Personal information
- Full name: Tomás Ernesto Pineda Nieto
- Date of birth: January 21, 1946 (age 80)
- Place of birth: Santa Ana, Santa Ana Department, El Salvador
- Position: Goalkeeper

Senior career*
- Years: Team / Apps / (Gls)
- 1963–1968: UES
- 1968–1971: Alianza
- 1971–1973: Juventud Olímpica
- 1974: UES
- 1975–77: Luis Ángel Firpo

International career
- 1976: El Salvador / 8 / (0)

= Tomás Pineda =

Salvadoran footballer (born 1946)

Tomás Ernesto Pineda Nieto (born January 21, 1946) is a retired football player from El Salvador.

==International career==
Nicknamed el Flaco (the skinny one), Pineda represented El Salvador at the 1970 FIFA World Cup in Mexico, though he did not play a single match.
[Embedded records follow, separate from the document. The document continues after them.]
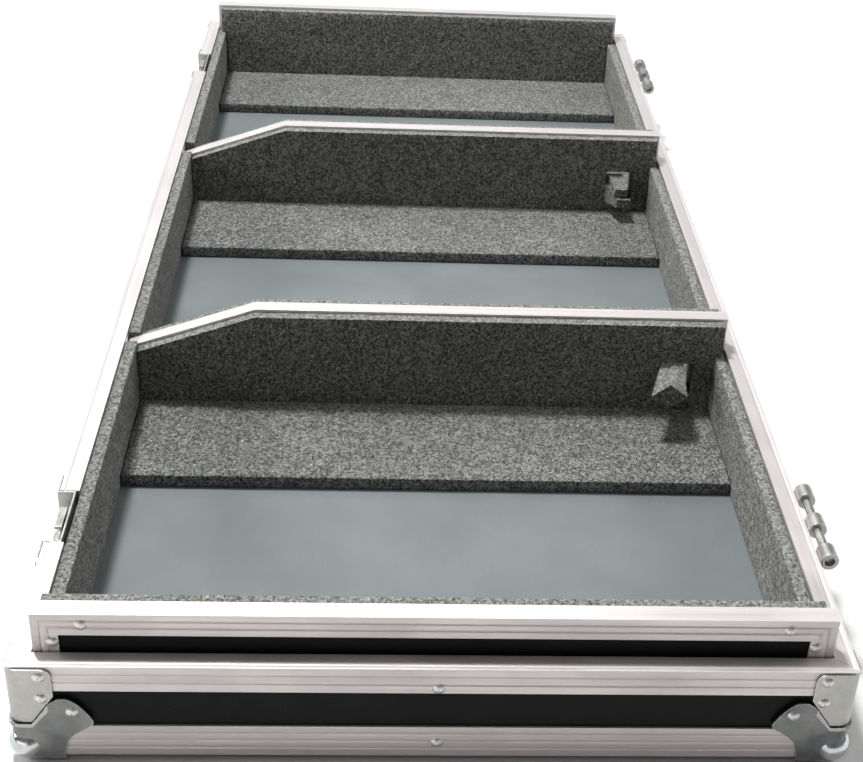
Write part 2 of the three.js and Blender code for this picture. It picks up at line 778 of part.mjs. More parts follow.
// Foam along the front and rear of each bay, and the two pads on its floor
function build_bay_foam() {
  const bays = [
    ["left", -raised_x, -divider_x], ["middle", -divider_x, divider_x], ["right", divider_x, raised_x],
  ];
  const strips = [["front", -side_foam_out, -side_foam_in], ["rear", side_foam_in, side_foam_out]];
  for (const [bay, x0, x1] of bays) {
    const low = x0 + foam_near;
    const high = x1 - foam_near;
    for (const [side, y0, y1] of strips) {
      const short = bay === "left" && side === "front" ? left_foam_short : 0;
      add(`${side}_foam_${bay}_bay`, box(low, high - short, y0, y1, wall_low, side_foam_top), foam);
    }
    const first = x0 + foam_far + seat_gap;
    const last = x1 - foam_far - seat_gap;
    const pads = [["far", first, first + pad_reach], ["near", last - other_pad_reach, last]];
    for (const [place, a, b] of pads) {
      const pad = box(a, b, -cross_foam_half, cross_foam_half, wall_low, pad_top);
      add(`floor_pad_${bay}_bay_${place}`, pad, foam);
    }
  }
}

// Hinge halves that a lid slides off: a riveted leaf, three knuckles and the pin fixed in them
function build_hinges() {
  const leaf_y = half_depth + seat_gap;
  const axis_y = leaf_y + knuckle_r;
  const axis_z = rim_height;
  const half = hinge_length / 2;
  const leaf_low = rim_height - hinge_leaf_drop;
  const leaf_top = axis_z - knuckle_r - hinge_top_clear;
  const starts = [-half, -knuckle_length / 2, half - knuckle_length];
  const rivet_z = leaf_low + hardware_rivet_in;
  const rivet_x = half - hardware_rivet_in;
  for (const [name, x] of [["left", -hardware_x], ["right", hardware_x]]) {
    const plate = rounded_rect(x - half, x + half, leaf_low, leaf_top, hinge_round);
    const leaf = (x0, x1, z1) => box(x0, x1, leaf_y, leaf_y + hinge_leaf_t, leaf_top - hinge_round, z1);
    const parts = [along_y(plate, leaf_y, leaf_y + hinge_leaf_t), leaf(x - half, x + half, leaf_top)];
    for (const start of starts) {
      const x0 = x + start;
      const x1 = x0 + knuckle_length;
      parts.push(leaf(x0, x1, axis_z), rod_x(knuckle_r, x0, x1, axis_y, axis_z));
    }
    for (const at of [-rivet_x, 0, rivet_x]) {
      parts.push(rivet_on_y(x + at, leaf_y + hinge_leaf_t, rivet_z, 1));
    }
    parts.push(rod_x(hinge_pin_r, x - half, x + half, axis_y, axis_z));
    const mouth = rod_x(knuckle_bore_r, x + half - hinge_pin_recess, x + half + overrun, axis_y, axis_z);
    add(`hinge_leaf_${name}`, geometry_of(without(joined(...parts), mouth)), zinc);
  }
}

// Latch halves in the front wall: a dish, a turning hub, a folding wing and a lifting hook
function build_latches() {
  const back = ply_in_y + dish_t;
  const face_in = half_depth + seat_gap;
  const face_out = face_in + dish_t;
  const hub_back = back + seat_gap;
  const hook_back = hub_back + hub_back_collar_t + seat_gap;
  const collar_back = hook_back + hook_t + seat_gap;
  const collar_front = collar_back + hub_collar_t;
  const pin_y = collar_front + seat_gap + wing_knuckle_r;
  const block_front = pin_y + wing_knuckle_r;
  const bend_x = pocket_half - pocket_round;
  const bend_z = pocket_floor + pocket_round;
  const pocket = (x, grow, top) => [
    [x + pocket_half + grow, top], [x - pocket_half - grow, top],
    ...arc(x - bend_x, bend_z, pocket_round + grow, -Math.PI, -Math.PI / 2),
    ...arc(x + bend_x, bend_z, pocket_round + grow, -Math.PI / 2, 0),
  ];
  const rivets_z = [dish_low + hardware_rivet_in, rim_height - hardware_rivet_in];
  const wing_open = hub_block_half + wing_gap;
  const knuckle_end = wing_open + wing_knuckle_length;
  for (const [name, x] of [["left", -hardware_x], ["right", hardware_x]]) {
    const flange = rounded_rect(x - dish_width / 2, x + dish_width / 2, dish_low, rim_height, dish_round);
    const heads = [-1, 1].flatMap((side) => rivets_z.map(
      (z) => rivet_on_y(x + side * (dish_width / 2 - hardware_rivet_in), -face_out, z, -1)));
    const shell = joined(
      along_y(flange, -face_out, -face_in),
      along_y(pocket(x, dish_t, rim_height), -face_out, -ply_in_y),
      ...heads);
    const hollow = along_y(pocket(x, 0, rim_height + overrun), -face_out - overrun, -back);
    add(`latch_dish_${name}`, geometry_of(without(shell, hollow)), zinc);

    const hub = joined(
      rod_y(hub_shaft_r, -collar_front, -hub_back, x, hub_z),
      rod_y(hub_back_collar_r, -hub_back - hub_back_collar_t, -hub_back, x, hub_z),
      rod_y(hub_collar_r, -collar_front, -collar_back, x, hub_z),
      box(x - hub_block_half, x + hub_block_half, -block_front, -collar_back,
        hub_z - hub_block_rise, hub_z + hub_block_rise),
      rod_x(wing_pin_r, x - knuckle_end, x + knuckle_end, -pin_y, hub_z));
    add(`latch_hub_${name}`, geometry_of(hub), zinc);

    const right_half = wing_shares.map(([a, b]) => [a * wing_half, b * wing_half]);
    const left_half = [...right_half].reverse().map(([a, b]) => [-a, b]);
    const edge_z = right_half[0][1];
    const plate = [
      [wing_open, edge_z], ...right_half, ...left_half, [-wing_open, edge_z],
      [-wing_open, -wing_bridge], [wing_open, -wing_bridge],
    ].map(([a, b]) => [x + a, hub_z + b]);
    const wing = joined(
      along_y(plate, -pin_y - wing_t / 2, -pin_y + wing_t / 2),
      rod_x(wing_knuckle_r, x - knuckle_end, x - wing_open, -pin_y, hub_z),
      rod_x(wing_knuckle_r, x + wing_open, x + knuckle_end, -pin_y, hub_z));
    const bore_end = knuckle_end + seat_gap;
    const bore = rod_x(wing_bore_r, x - bore_end, x + bore_end, -pin_y, hub_z);
    add(`latch_wing_${name}`, geometry_of(without(wing, bore)), zinc);

    const slot_half = hub_shaft_r + hook_slot_gap;
    const slot_low = hub_z - hook_travel - slot_half;
    const hook_top = rim_height - hook_top_drop;
    const plate_hook = box(x - hook_half, x + hook_half, -hook_back - hook_t, -hook_back,
      slot_low - hook_tail, hook_top);
    const lip = box(x - hook_half, x + hook_half, -hook_back - hook_t - hook_lip, -hook_back,
      hook_top - hook_lip_t, hook_top);
    const slot_round = hub_shaft_r - seat_gap;
    const slot = rounded_rect(x - slot_half, x + slot_half, slot_low, hub_z + slot_half, slot_round);
    const slot_tool = along_y(slot, -hook_back - hook_t - overrun, -hook_back + overrun);
    add(`latch_hook_${name}`, geometry_of(without(joined(plate_hook, lip), slot_tool)), zinc);
  }
}

build_shell();
build_edging();
build_braces();
build_balls();
build_raised_walls();
build_dividers();
build_cross_foam();
build_bay_foam();
build_hinges();
build_latches();

export default group;
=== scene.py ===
# Base tray of a long road case with three foam-lined bays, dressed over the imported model.
# Metres. +X runs along the case, -Y is the front with the latches, +Z is up.
import json
import math

import bmesh
import bpy
from mathutils import Matrix, Vector

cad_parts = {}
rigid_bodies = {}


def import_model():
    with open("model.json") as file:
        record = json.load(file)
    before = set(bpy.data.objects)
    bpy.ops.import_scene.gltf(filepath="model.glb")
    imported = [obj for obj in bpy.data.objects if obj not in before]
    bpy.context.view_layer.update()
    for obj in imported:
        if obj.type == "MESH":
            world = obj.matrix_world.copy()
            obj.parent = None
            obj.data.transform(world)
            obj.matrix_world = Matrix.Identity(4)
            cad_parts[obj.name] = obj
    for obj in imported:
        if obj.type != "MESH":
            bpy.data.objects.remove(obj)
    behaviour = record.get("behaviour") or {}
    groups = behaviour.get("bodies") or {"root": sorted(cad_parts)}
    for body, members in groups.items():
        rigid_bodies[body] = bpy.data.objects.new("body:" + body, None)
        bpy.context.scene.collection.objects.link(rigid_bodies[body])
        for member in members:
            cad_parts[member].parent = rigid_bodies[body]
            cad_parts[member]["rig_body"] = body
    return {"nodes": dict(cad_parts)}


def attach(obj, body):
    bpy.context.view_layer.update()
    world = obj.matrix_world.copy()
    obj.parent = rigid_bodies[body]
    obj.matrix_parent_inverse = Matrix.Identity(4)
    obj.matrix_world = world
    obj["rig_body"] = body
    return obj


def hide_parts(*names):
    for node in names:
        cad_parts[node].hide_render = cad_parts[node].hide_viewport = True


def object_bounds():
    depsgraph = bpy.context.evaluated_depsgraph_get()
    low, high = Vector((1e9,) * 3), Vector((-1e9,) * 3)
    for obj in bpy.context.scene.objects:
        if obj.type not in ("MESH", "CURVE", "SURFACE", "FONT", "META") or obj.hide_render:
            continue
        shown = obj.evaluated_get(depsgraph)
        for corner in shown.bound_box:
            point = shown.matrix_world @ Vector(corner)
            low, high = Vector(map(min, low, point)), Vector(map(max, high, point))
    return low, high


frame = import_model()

cad_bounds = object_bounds()
mm = 0.001
BAYS = ("left", "middle", "right")
ENDS = ("left", "right")
SIDES = ("front", "rear")

# Outside of the case's plywood corner, over its edging
CASE_X = 572.5 * mm
CASE_Y = 245 * mm

# Worked copies: corners nearer than this are one, and faces that turn less than this are flat
MERGE_REACH = 0.002 * mm
FLAT_TURN = math.radians(0.4)

# Rounding of edges, and the turn in degrees that counts as an edge
FLOOR_ROUND = 0.4 * mm
WALL_ROUND = 0.35 * mm
BAR_ROUND = 0.22 * mm
FITTING_ROUND = 0.2 * mm
HARD_TURN = 50
BAR_SMOOTH = 32
FITTING_SMOOTH = 35

# How far the faces of the fittings stand off the case, and what marks out a rivet head on them
STEEL_PROUD = 1.45 * mm
LEAF_PROUD = 1.75 * mm
CAP_HEAD_HEIGHT = 1.5 * mm
HEAD_CLEAR = 0.1 * mm
HEAD_REACH = 5 * mm
HEAD_TOP = 95 * mm
LOBE_HEAD_LOW = 28 * mm
HEAD_FACE_AREA = 12 * mm * mm
HEAD_FACES = 12

# Domed rivet head
DOME_RADIUS = 5.1 * mm
DOME_HEIGHT = 1.62 * mm
DOME_SUNK = 0.1 * mm
DOME_SMOOTH = 40
DIMPLE_REACH = 0.7 * mm
DIMPLE_UP = 0.97
DIMPLE_RIM = 0.12 * mm
DIMPLE_DEPTH = 0.35 * mm

# Ball corners
BALL_R = 11.4 * mm
BALL_IN = 6.8 * mm
BALL_UP = 4.4 * mm
BALL_CUT = 3.5 * mm
BALL_CUT_RISE = 0.55
BALL_SMOOTH = 50
PLATE_REACH = 1.6 * mm

# Foam
FOAM_ROUND = 0.8 * mm
FOAM_STEP = 8 * mm
FOAM_WAVER = 0.8 * mm
FOAM_SMOOTH = 60
WAVER_SIZE = 0.016
WAVER_LEVEL = 0.75


# Working with one object at a time

def alone(piece):
    bpy.ops.object.select_all(action="DESELECT")
    piece.select_set(True)
    bpy.context.view_layer.objects.active = piece


def edit(piece, mode="FACE"):
    alone(piece)
    bpy.ops.object.mode_set(mode="EDIT")
    bpy.ops.mesh.select_mode(type=mode)


def leave_edit():
    bpy.ops.object.mode_set(mode="OBJECT")


def pick_faces(piece, wanted):
    """Select in edit mode only the faces for which wanted(centre, normal) is true."""
    edit(piece)
    bpy.ops.mesh.select_all(action="DESELECT")
    mesh = bmesh.from_edit_mesh(piece.data)
    for face in mesh.faces:
        face.select_set(bool(wanted(face.calc_center_median(), face.normal)))
    bmesh.update_edit_mesh(piece.data)


def settle(piece):
    """Put a piece's place into its mesh."""
    alone(piece)
    bpy.ops.object.transform_apply(location=True, rotation=True, scale=True)


def apply_all(piece):
    alone(piece)
    for modifier in list(piece.modifiers):
        bpy.ops.object.modifier_apply(modifier=modifier.name)


def round_edges(piece, width, segments=2, angle=40):
    bevel = piece.modifiers.new("round", "BEVEL")
    bevel.width = width
    bevel.segments = segments
    bevel.limit_method = "ANGLE"
    bevel.angle_limit = math.radians(angle)
    bevel.harden_normals = False
    apply_all(piece)


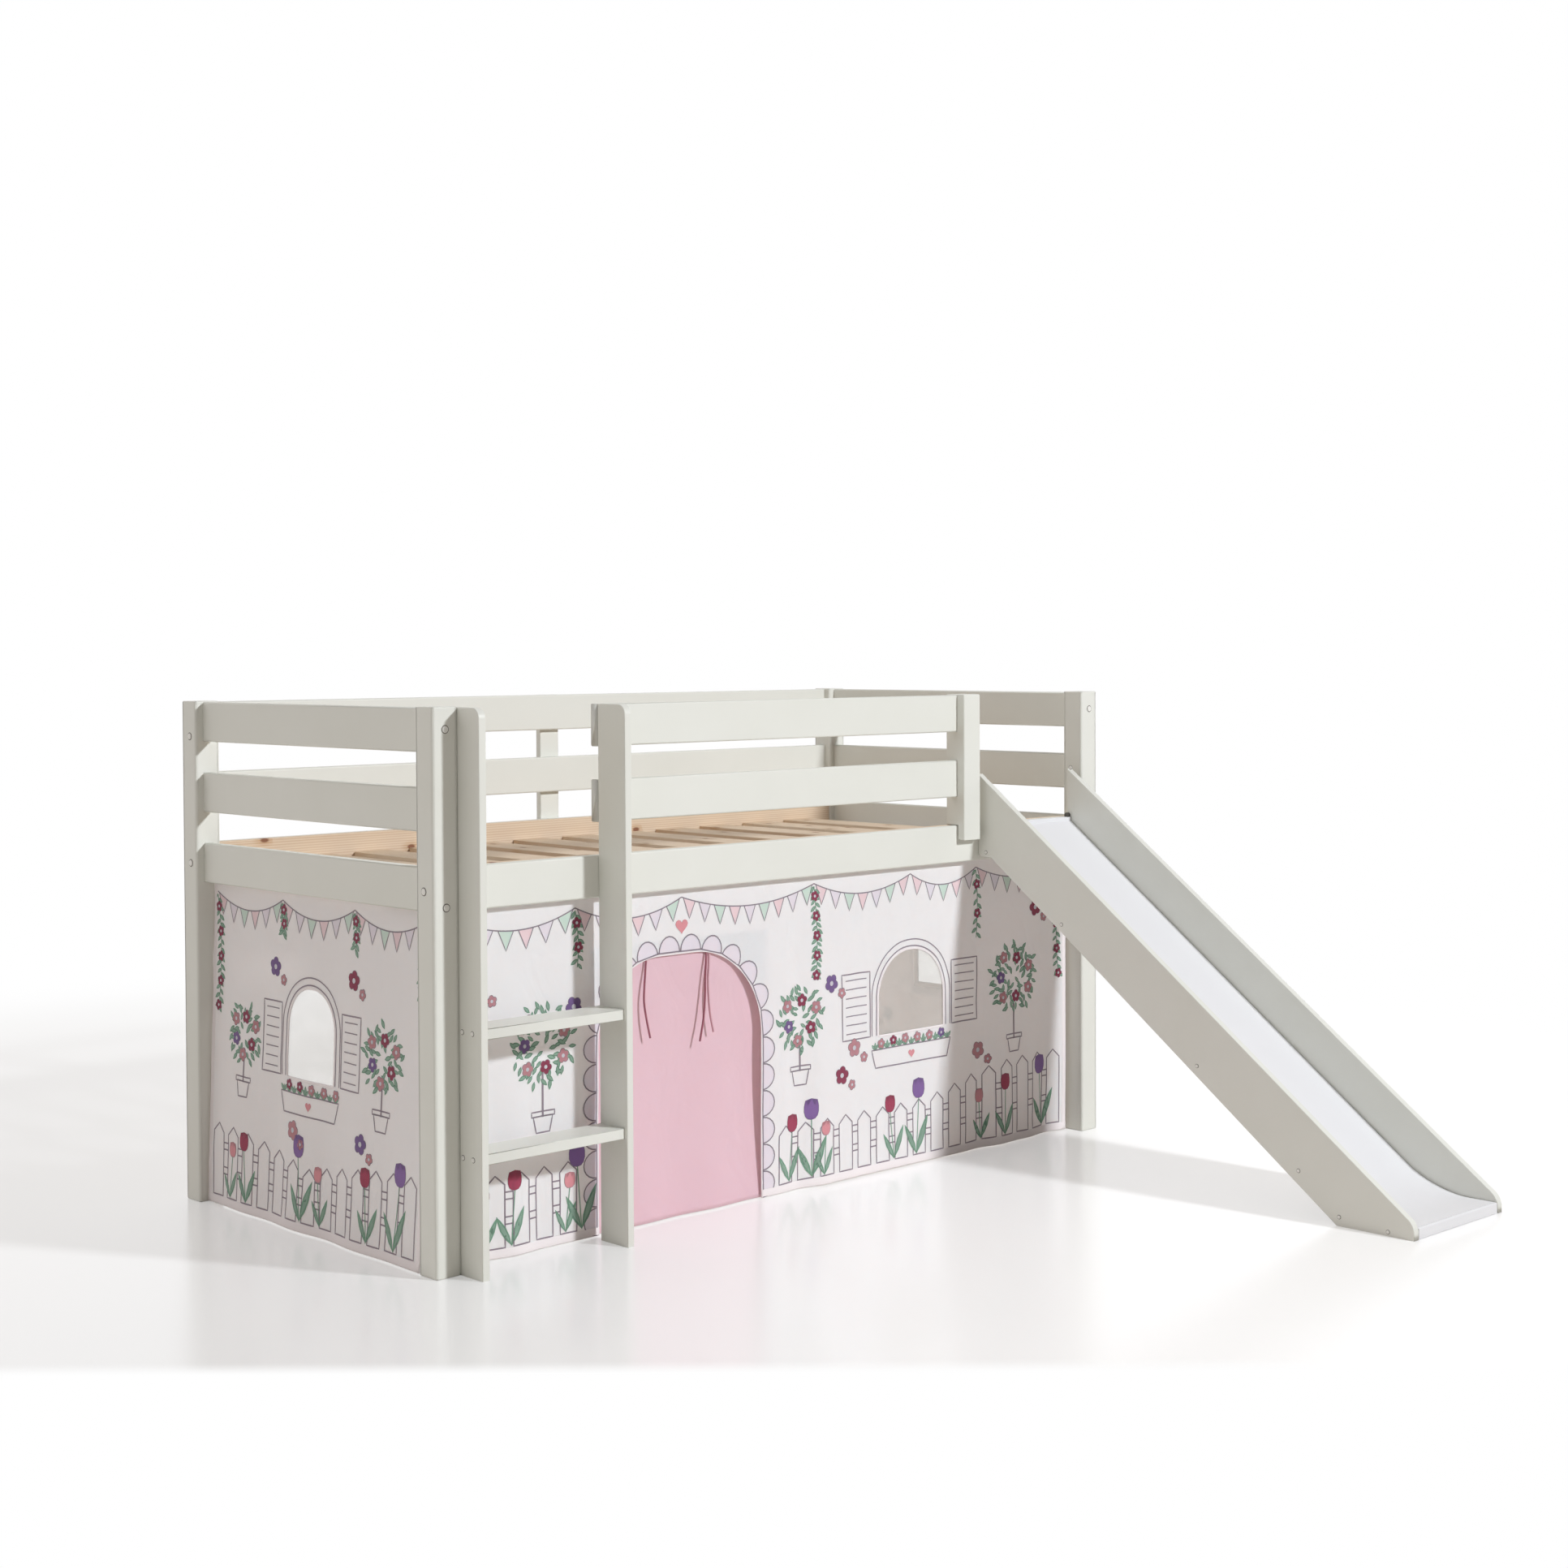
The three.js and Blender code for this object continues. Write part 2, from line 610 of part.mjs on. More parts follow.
// The height of the doorway's top edge, over the part where its right corner rounds off
function doorTop(x) {
  const fromLeft = Math.max(door.left + door.leftRadius - x, 0);
  const fromRight = Math.max(x - door.right + door.rightRadius, 0);
  const dropLeft = door.leftRadius - Math.sqrt(door.leftRadius ** 2 - fromLeft ** 2);
  const dropRight = door.rightRadius - Math.sqrt(door.rightRadius ** 2 - fromRight ** 2);
  return doorwayTop - dropLeft - dropRight;
}

// Ties that hold the flap when it is rolled up. They hang free from the top of the doorway, each
// through points [sideways, back, down] from where it is sewn to the cloth.
function makeTies() {
  const ring = [];
  for (let i = 0; i < tie.sides; i += 1) {
    const angle = (2 * Math.PI * i) / tie.sides;
    ring.push(new THREE.Vector2(Math.cos(angle), Math.sin(angle)).multiplyScalar(tie.diameter / 2));
  }
  const half = tie.diameter / 2;
  tieRoutes.forEach(([name, points], i) => {
    const x = THREE.MathUtils.lerp(door.left, door.right, tieStartShares[i]);
    const z = Math.min(doorTop(x - half), doorTop(x + half)) - fit - facet;
    const y = clothFace + cloth.thick / 2;
    const route = points.map(([dx, dy, dz]) => new THREE.Vector3(x + dx, y + dy, z - dz));
    const options = { extrudePath: new THREE.CatmullRomCurve3(route), steps: tie.steps, bevelEnabled: false };
    piece(den, name, new THREE.ExtrudeGeometry(new THREE.Shape(ring), options), materials.pink);
  });
}

makeFrame();
makeSlats();
makeLadder();
makeSlide();
makeDen();
makeFlap();
makeTies();

whole.add(frame, slats, steps, chute, den);
whole.position.set(-bed.length / 2, (slide.reach - bed.depth) / 2, 0);
const part = new THREE.Group();
part.name = "loft_bed_with_slide";
part.add(whole);

export default part;
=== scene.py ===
"""Dresses the loft bed with slide: painted and bare wood, the slide's sheet, the printed play den
with its clear windows, door and ties, the small caps, and a plain studio."""

import math
import random

import bmesh
import bpy
from bpy.props import FloatProperty, FloatVectorProperty, PointerProperty
from bpy.types import Operator, Panel, PropertyGroup
from mathutils import Matrix, Vector, noise
from mathutils.geometry import delaunay_2d_cdt
from mathutils.kdtree import KDTree


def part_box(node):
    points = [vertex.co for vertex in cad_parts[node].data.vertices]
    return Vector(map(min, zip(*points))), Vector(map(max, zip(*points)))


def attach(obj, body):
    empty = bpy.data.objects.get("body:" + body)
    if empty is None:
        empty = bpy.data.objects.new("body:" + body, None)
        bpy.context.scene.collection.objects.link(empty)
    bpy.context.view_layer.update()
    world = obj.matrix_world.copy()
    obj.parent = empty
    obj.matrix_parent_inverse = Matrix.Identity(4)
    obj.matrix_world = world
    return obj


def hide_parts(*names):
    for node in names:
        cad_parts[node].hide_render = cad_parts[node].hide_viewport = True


bl_info = {
    "name": "Loft Bed with Slide",
    "version": (1, 0, 0),
    "blender": (4, 5, 0),
    "location": "View3D > Sidebar > Loft Bed",
    "description": "Finishes a child's loft bed with a slide and a printed play den",
    "category": "Object",
}

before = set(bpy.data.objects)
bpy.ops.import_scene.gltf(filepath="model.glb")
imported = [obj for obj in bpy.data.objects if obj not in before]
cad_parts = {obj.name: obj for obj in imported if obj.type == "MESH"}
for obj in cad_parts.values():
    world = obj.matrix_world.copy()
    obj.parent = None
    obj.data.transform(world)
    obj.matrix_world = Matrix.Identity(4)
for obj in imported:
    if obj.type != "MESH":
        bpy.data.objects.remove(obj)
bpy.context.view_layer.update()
BODY = "bed"
MM = 0.001
NEAR = MM / 10
LAP_GAP = 0.3 * MM
ROUND_STEPS = 6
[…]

He did appear in 2 qualifying matches for the 1978 FIFA World Cup, but had been playing second fiddle to Raúl Magaña and Gualberto Fernández during his career.

==Retirement==
After retiring as a player, Pineda went into real estate and has worked as an architect and as an administrator at an automotive company.

==Personal life==
Pineda is married to Regina and is father of three sons, two of them from his first marriage.